SOURCE DATA -
----------------------------------------

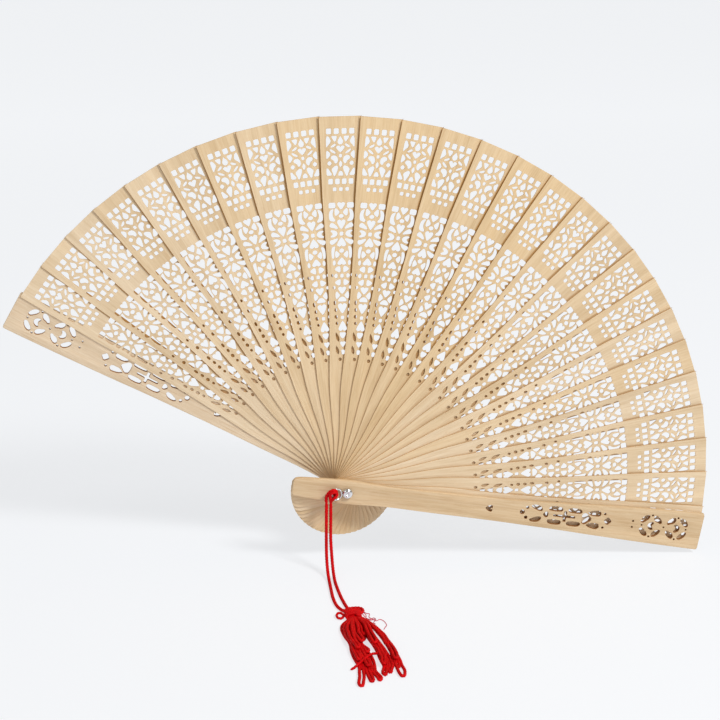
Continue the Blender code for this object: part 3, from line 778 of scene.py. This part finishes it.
dome_part = smooth_profile(((0.0, HEAD_Y - 0.66 * RIVET_HEAD_H), (0.35, HEAD_Y - 0.68 * RIVET_HEAD_H),
                            (0.66, HEAD_Y - 0.84 * RIVET_HEAD_H), (1.0, HEAD_Y - 1.0 * RIVET_HEAD_H),
                            (1.50, HEAD_Y - 0.95 * RIVET_HEAD_H), (2.00, HEAD_Y - 0.74 * RIVET_HEAD_H),
                            (2.34, HEAD_Y - 0.46 * RIVET_HEAD_H), (2.52, HEAD_Y - 0.20 * RIVET_HEAD_H),
                            (2.50, HEAD_Y - 0.06 * RIVET_HEAD_H), (2.36, HEAD_Y)))
turned("rivet_turned", dome_part + [(0.90, HEAD_Y), (0.90, CAP_Y + 0.55), (0.0, CAP_Y + 0.55)],
       "front_body", ["rivet_pin"])
turned("rear_washer_turned", ((1.15, WASHER_Y + 0.06), (1.21, WASHER_Y), (2.90, WASHER_Y), (3.00, WASHER_Y + 0.10),
                              (3.00, WASHER_Y + WASHER_T - 0.10), (2.90, WASHER_Y + WASHER_T),
                              (1.21, WASHER_Y + WASHER_T), (1.15, WASHER_Y + WASHER_T - 0.06)),
       "front_body", ["rear_washer"], ring=True)
cap = smooth_profile(((2.15, CAP_Y), (2.29, CAP_Y + 0.12), (2.24, CAP_Y + 0.34), (1.95, CAP_Y + 0.74),
                      (1.45, CAP_Y + 1.08), (0.80, CAP_Y + 1.29), (0.0, CAP_Y + 1.36)))
turned("rivet_cap_turned", [(0.0, CAP_Y + 0.70), (1.05, CAP_Y + 0.70), (1.05, CAP_Y)] + cap,
       "front_body", ["rivet_cap"])

# ------------------------------------------------------------------ link: eye, neck and ring
RING_R, WIRE_R, NECK_X = 2.65, 0.45, -2.90
tilt = math.radians(24.0)
ring_out = Vector((-math.cos(tilt), -math.sin(tilt), 0.0))
ring_mid = Vector((NECK_X, LINK_Y, 0.0)) + ring_out * RING_R
ring_side = ring_out.cross(Vector((0, 0, 1))).normalized()


def ring_point(a):
    return ring_mid + ring_out * (RING_R * math.cos(a)) + Vector((0, 0, RING_R * math.sin(a)))


bm = bmesh.new()
loops = []
for i in range(72):
    a = 2 * math.pi * i / 72
    radial = ring_out * math.cos(a) + Vector((0, 0, math.sin(a)))
    loops.append([bm.verts.new((ring_point(a) + WIRE_R * (radial * math.cos(2 * math.pi * j / 16)
                  + ring_side * math.sin(2 * math.pi * j / 16))) * MM) for j in range(16)])
for a, b in zip(loops, loops[1:] + loops[:1]):
    for j in range(16):
        bm.faces.new((a[j], a[(j + 1) % 16], b[(j + 1) % 16], b[j]))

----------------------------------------

TASK GOAL - Verbatim output is expected for the lines from the start of the data to the line in which "return ring_mid +" appears, both included.

THE REPLY -
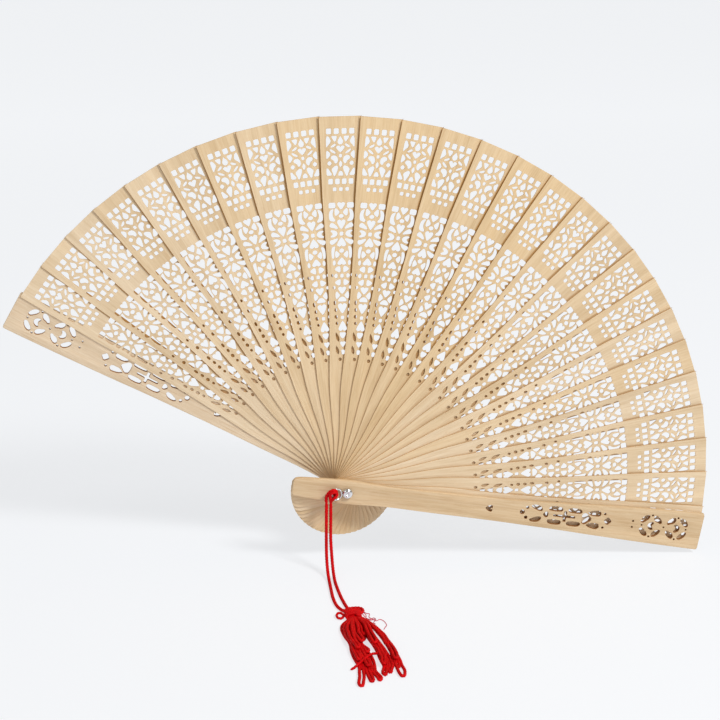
Continue the Blender code for this object: part 3, from line 778 of scene.py. This part finishes it.
dome_part = smooth_profile(((0.0, HEAD_Y - 0.66 * RIVET_HEAD_H), (0.35, HEAD_Y - 0.68 * RIVET_HEAD_H),
                            (0.66, HEAD_Y - 0.84 * RIVET_HEAD_H), (1.0, HEAD_Y - 1.0 * RIVET_HEAD_H),
                            (1.50, HEAD_Y - 0.95 * RIVET_HEAD_H), (2.00, HEAD_Y - 0.74 * RIVET_HEAD_H),
                            (2.34, HEAD_Y - 0.46 * RIVET_HEAD_H), (2.52, HEAD_Y - 0.20 * RIVET_HEAD_H),
                            (2.50, HEAD_Y - 0.06 * RIVET_HEAD_H), (2.36, HEAD_Y)))
turned("rivet_turned", dome_part + [(0.90, HEAD_Y), (0.90, CAP_Y + 0.55), (0.0, CAP_Y + 0.55)],
       "front_body", ["rivet_pin"])
turned("rear_washer_turned", ((1.15, WASHER_Y + 0.06), (1.21, WASHER_Y), (2.90, WASHER_Y), (3.00, WASHER_Y + 0.10),
                              (3.00, WASHER_Y + WASHER_T - 0.10), (2.90, WASHER_Y + WASHER_T),
                              (1.21, WASHER_Y + WASHER_T), (1.15, WASHER_Y + WASHER_T - 0.06)),
       "front_body", ["rear_washer"], ring=True)
cap = smooth_profile(((2.15, CAP_Y), (2.29, CAP_Y + 0.12), (2.24, CAP_Y + 0.34), (1.95, CAP_Y + 0.74),
                      (1.45, CAP_Y + 1.08), (0.80, CAP_Y + 1.29), (0.0, CAP_Y + 1.36)))
turned("rivet_cap_turned", [(0.0, CAP_Y + 0.70), (1.05, CAP_Y + 0.70), (1.05, CAP_Y)] + cap,
       "front_body", ["rivet_cap"])

# ------------------------------------------------------------------ link: eye, neck and ring
RING_R, WIRE_R, NECK_X = 2.65, 0.45, -2.90
tilt = math.radians(24.0)
ring_out = Vector((-math.cos(tilt), -math.sin(tilt), 0.0))
ring_mid = Vector((NECK_X, LINK_Y, 0.0)) + ring_out * RING_R
ring_side = ring_out.cross(Vector((0, 0, 1))).normalized()


def ring_point(a):
    return ring_mid + ring_out * (RING_R * math.cos(a)) + Vector((0, 0, RING_R * math.sin(a)))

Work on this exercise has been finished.